Advanced Analysis: How Structure Supports Argument
The highest-level SAT questions ask why an author made a particular structural choice. This is where your analysis of pattern, transitions, and paragraph function comes together. Every structural decision is made to serve the central argument or purpose.
Ask yourself:
- Why use chronology? To show the inevitability of an event, the development of an idea, or to build a historical narrative that supports a present-day claim.
- Why use compare/contrast? To highlight the superiority of one position, to synthesize two viewpoints into a new one, or to clarify a complex idea by showing what it is not.
- Why present a cause before its effect? To build a logical, persuasive chain that leads the reader to a specific conclusion.
- Why address a counterargument in the middle of the passage? To demonstrate fairness and intellectual rigor, and to strategically refute it, thereby strengthening the author’s own position.
In paired passages, structure is everything. Passage 1 often presents a foundational view. Passage 2 may directly refute it, agree but with different evidence, or apply the first passage’s theory to a new context. Your task is to map the relationship—is it one of critique, extension, or complication?—and understand how the juxtaposition itself creates meaning.
Common Pitfalls
- Misreading Transition Words: Assuming "however" introduces agreement or "furthermore" introduces a contrast. This will derail your understanding of the argument’s direction. Correction: Pause at every major transition. Verbally summarize the relationship it creates: "The author is about to disagree with the previous point," or "This is another supporting example."
- Overcomplicating the Pattern: Trying to force a passage into a complex, hybrid structure when a simple one is at play. The SAT often uses clear, classic patterns. Correction: After reading the first and last paragraphs and the first sentences of body paragraphs, ask: "What is the simplest, most obvious pattern here?" Start there.
- Confusing Detail with Function: You might understand what a paragraph says (e.g., it talks about butterfly migration) but misidentify why it’s there (e.g., it’s not just a fact; it’s an example of a larger ecological principle introduced earlier). Correction: After reading a paragraph, label its function in the margin with one of the roles listed above (e.g., "Ex," "C-A," "Evid.").
- Isolating Structure from Purpose: Analyzing the organization without linking it back to the author’s main goal. Correction: Constantly connect the "how" to the "why." If the passage is structured as a problem-solution, the author’s primary purpose is almost certainly to advocate for that solution. Let the structure reveal the intent.
Summary
- Identify the Core Pattern: Determine if the passage is organized chronologically, by cause and effect, by comparison, or by problem and solution. This provides a reliable roadmap.

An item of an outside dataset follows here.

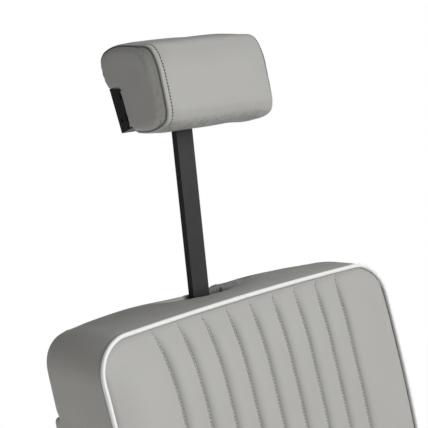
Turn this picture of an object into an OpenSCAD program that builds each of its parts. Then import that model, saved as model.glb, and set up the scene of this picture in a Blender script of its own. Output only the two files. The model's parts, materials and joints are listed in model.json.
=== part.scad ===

- Decode the Transitions: Use transitional elements as essential signposts for the author’s logic, paying special attention to words that signal contrast, continuation, or causality.
- Label Paragraph Functions: Actively classify what each paragraph does (introduces, provides evidence, refutes, concludes) rather than just what it says.
- Connect Structure to Argument: Always ask how the author’s organizational choices—the pattern, paragraph order, and transitions—work to support, clarify, and advance the central argument.
- Apply to Paired Passages: In paired passages, your primary task is to analyze the structural relationship between them (e.g., agreement/disagreement, theory/application).
By mastering passage structure, you gain control over the text, allowing you to answer questions with precision and confidence, turning the Reading section from a test of endurance into a test of strategy.